To handle the problem described above in item 2, we modify the procedure slightly. To unwrap any non-scalar T, we seek an unwrapper for add_reference<T>::type. Unwrappers for T const& always return T&, and are registered under both T & and T const&.

For compilers not supporting partial specialization, unwrappers for T const& must return T const& (since constness can't be stripped), but a separate unwrapper object need to be registered for T & and T const& anyway, for the same reasons. We may want to make it possible to compile as though partial specialization were unavailable even on compilers where it is available, in case modules could be compiled by different compilers with compatible ABIs (e.g. Intel C++ and MSVC6).
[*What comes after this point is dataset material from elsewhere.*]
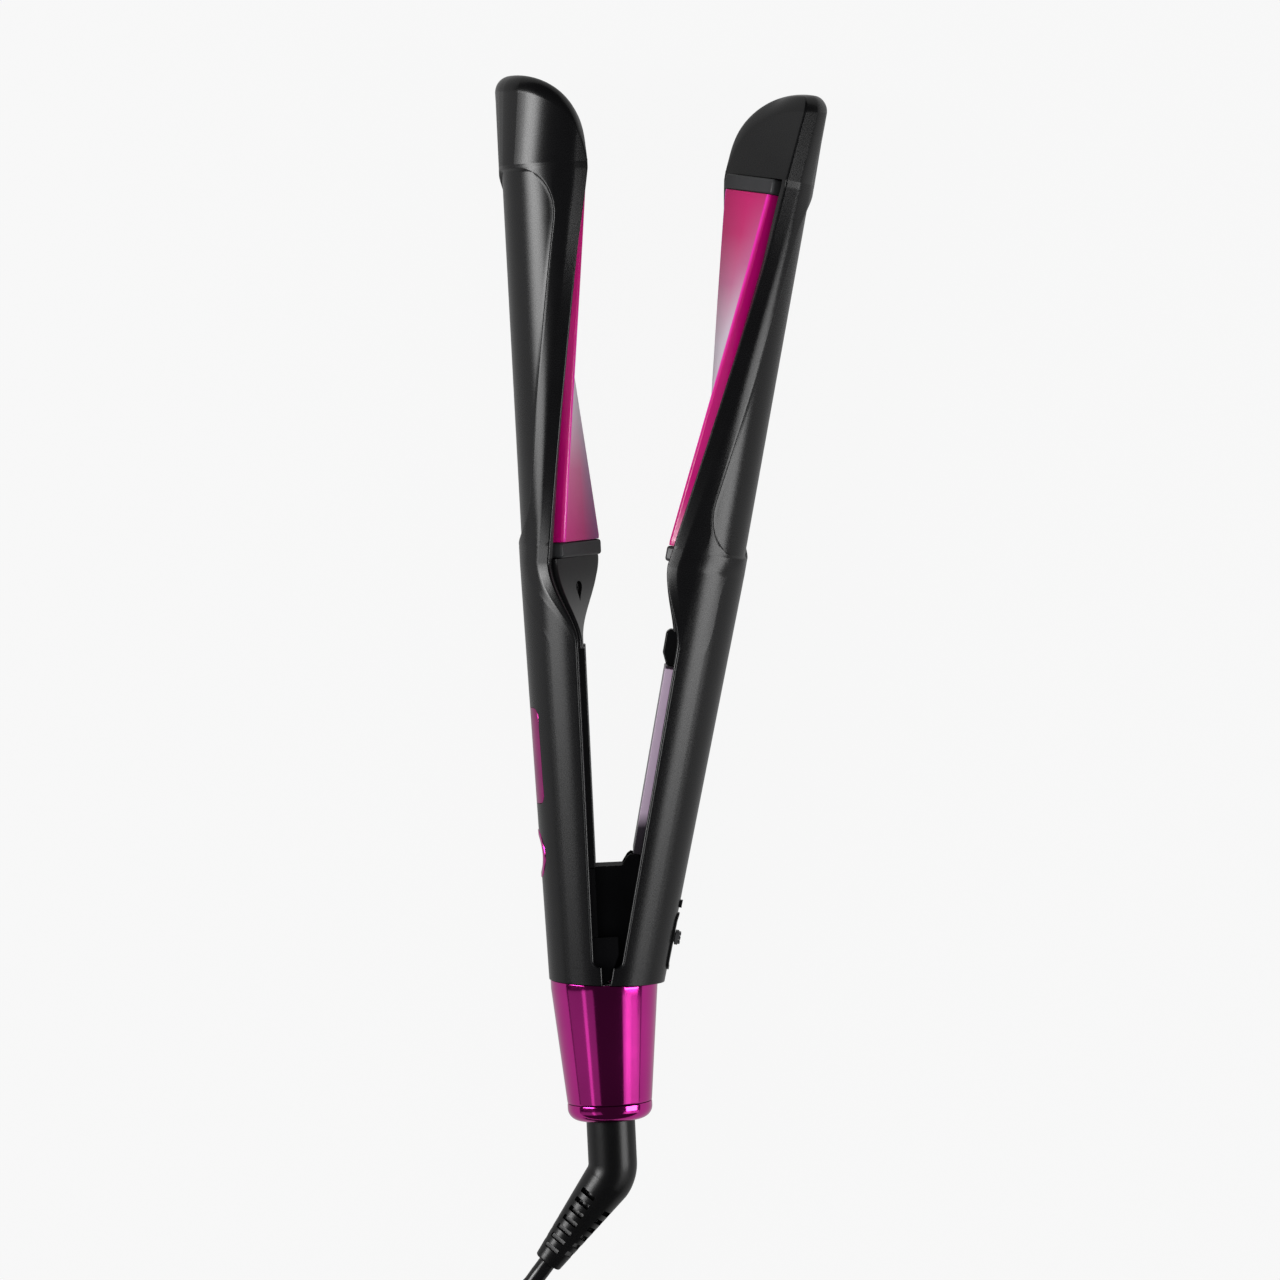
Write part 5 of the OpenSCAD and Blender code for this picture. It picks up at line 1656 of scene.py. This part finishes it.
@dataclass
class Relief:
    """Bent strain relief: stem in the swivel, elbow, slotted taper over a core, and end collar."""

    tail: Tail
    neck: float = 12.5
    stem_r: float = 6.9
    flange_r: float = 8.5
    flange_t: float = 2.4
    bend: float = 39.0
    bend_r: float = 9.0
    length: float = 28.3
    end_r: float = 4.0
    core_from: float = -2.0
    core_bend: float = 8.0
    core_short: float = 0.6
    core_radii: tuple = (4.2, 3.9, 3.2)
    pitch: float = 3.1
    slot_len: float = 1.5
    slot_w: float = 5.0
    slot_floor: float = 3.7
    slot_out: float = 11.7
    slot_soft: float = 0.3
    slot_rows: tuple = ((7, 4.4, 117), (6, 6.3, 27), (7, 4.4, 297), (6, 6.3, 207))

    @property
    def drop(self) -> float:
        """Where the elbow starts."""
        return self.tail.drop + self.tail.ring_len + self.neck

    def elbow(self, turned: float) -> Vector:
        """Place on the elbow where it has turned by so many degrees."""
        a = math.radians(turned)
        return Vector((-self.bend_r * (1 - math.cos(a)), -self.drop - self.bend_r * math.sin(a), 0))

    @property
    def knee(self) -> Vector:
        """Where the elbow ends."""
        return self.elbow(self.bend)

    @property
    def way(self) -> Vector:
        """Direction of the taper."""
        a = math.radians(self.bend)
        return Vector((-math.sin(a), -math.cos(a), 0))

    @property
    def tip(self) -> Vector:
        """Lower end of the taper."""
        return self.knee + self.way * self.length

    def sleeve(self) -> bpy.types.Object:
        """Stem, elbow and taper as one tube.

        Returns:
            The sleeve, without its slots.
        """
        top = self.tail.drop
        straight = [(top - self.flange_t, self.flange_r), (top - 0.1, self.flange_r)]
        straight += [(y, self.stem_r) for y in (top - 0.1, *spread(top, self.drop, 6))]
        path = [(Vector((0, -y, 0)), r) for y, r in straight]
        path += [(self.elbow(a), self.stem_r) for a in spread(0, self.bend, 14)[1:]]
        path += [(self.knee + self.way * x, mix(self.stem_r, self.end_r, x / self.length))
                 for x in spread(0, self.length - 0.5, 28)[1:]]
        path += [(self.tip - self.way * 0.2, self.end_r - 0.1), (self.tip, self.end_r - 0.4)]
        points = [p for p, _ in path]
        ways = [Vector((0, -1, 0))] * len(straight) + [None] * len(points)
        rings = [self.round_at(points, k, r, ways[k]) for k, (_, r) in enumerate(path)]
        return Solid().loft(rings).to_object("relief_sleeve", IRON_POSE)

    @staticmethod
    def round_at(points: Sequence[Vector], k: int, r: float, way: Vector | None) -> list[Vector]:
        """Ring of the sleeve, square to the path.

        Args:
            points: the path.
            k: which of its points.
            r: the radius there.
            way: the ring's direction, or None for the path's own.

        Returns:
            The points of the ring.
        """
        if way is None:
            way = (points[min(k + 1, len(points) - 1)] - points[k - 1]).normalized()
        up = Vector((0, 0, 1))
        other = way.cross(up)
        return [points[k] + r * (math.cos(a) * up + math.sin(a) * other)
                for a in spread(0, 2 * math.pi, 64)[:-1]]

    def slots(self) -> list[bpy.types.Object]:
        """Cutters of the slots, in four rows.

        Returns:
            The cutters.
        """
        bend = Matrix.Rotation(math.radians(-self.bend), 4, "Z")
        along = Matrix.Translation(self.knee) @ bend @ Matrix.Rotation(math.pi / 2, 4, "X")
        found = []
        for count, first, roll in self.slot_rows:
            for k in range(count):
                z = first + k * self.pitch
                low = Vector((self.slot_floor, -self.slot_w / 2, z))
                high = Vector((self.slot_out, self.slot_w / 2, z + self.slot_len))
                turn = along @ Matrix.Rotation(math.radians(roll), 4, "Z")
                block = Solid().block(low, high, 0, self.slot_soft).transform(turn)
                found.append(block.to_object("slot_cutter", IRON_POSE))
        return found

    def build(self) -> bpy.types.Object:
        """Cuts the slots and adds the core that shows in them.

        Returns:
            The relief.
        """
        piece = self.sleeve()
        combine(piece, self.slots())
        core = tube([self.knee + self.way * self.core_from, self.knee + self.way * self.core_bend,
                     self.tip - self.way * self.core_short], self.core_radii, 48)
        combine(piece, [core.to_object("relief_core", IRON_POSE)], "UNION")
        smooth(piece, angle=42)
        return dress(piece, "cord", RUBBER, ["cord_boot"])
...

Efficient Argument Conversion

Since type conversions are primarily used in function wrappers, an optimization is provided for the case where a group of conversions are used together. Each handle class has a corresponding "_more" class which does the same job, but has a trivial destructor. Instead of asking each "_more" handle to destroy its own body, it is linked into an endogenous list managed by the first (ordinary) handle. The wrap and unwrap destructors are responsible for traversing that list and asking each body class to tear down its handle. This mechanism is also used to determine if all of the argument/return-value conversions can succeed with a single function call in the function wrapping code. We might need to handle return values in a separate step for Python callbacks, since the availablility of a conversion won't be known until the result object is retrieved.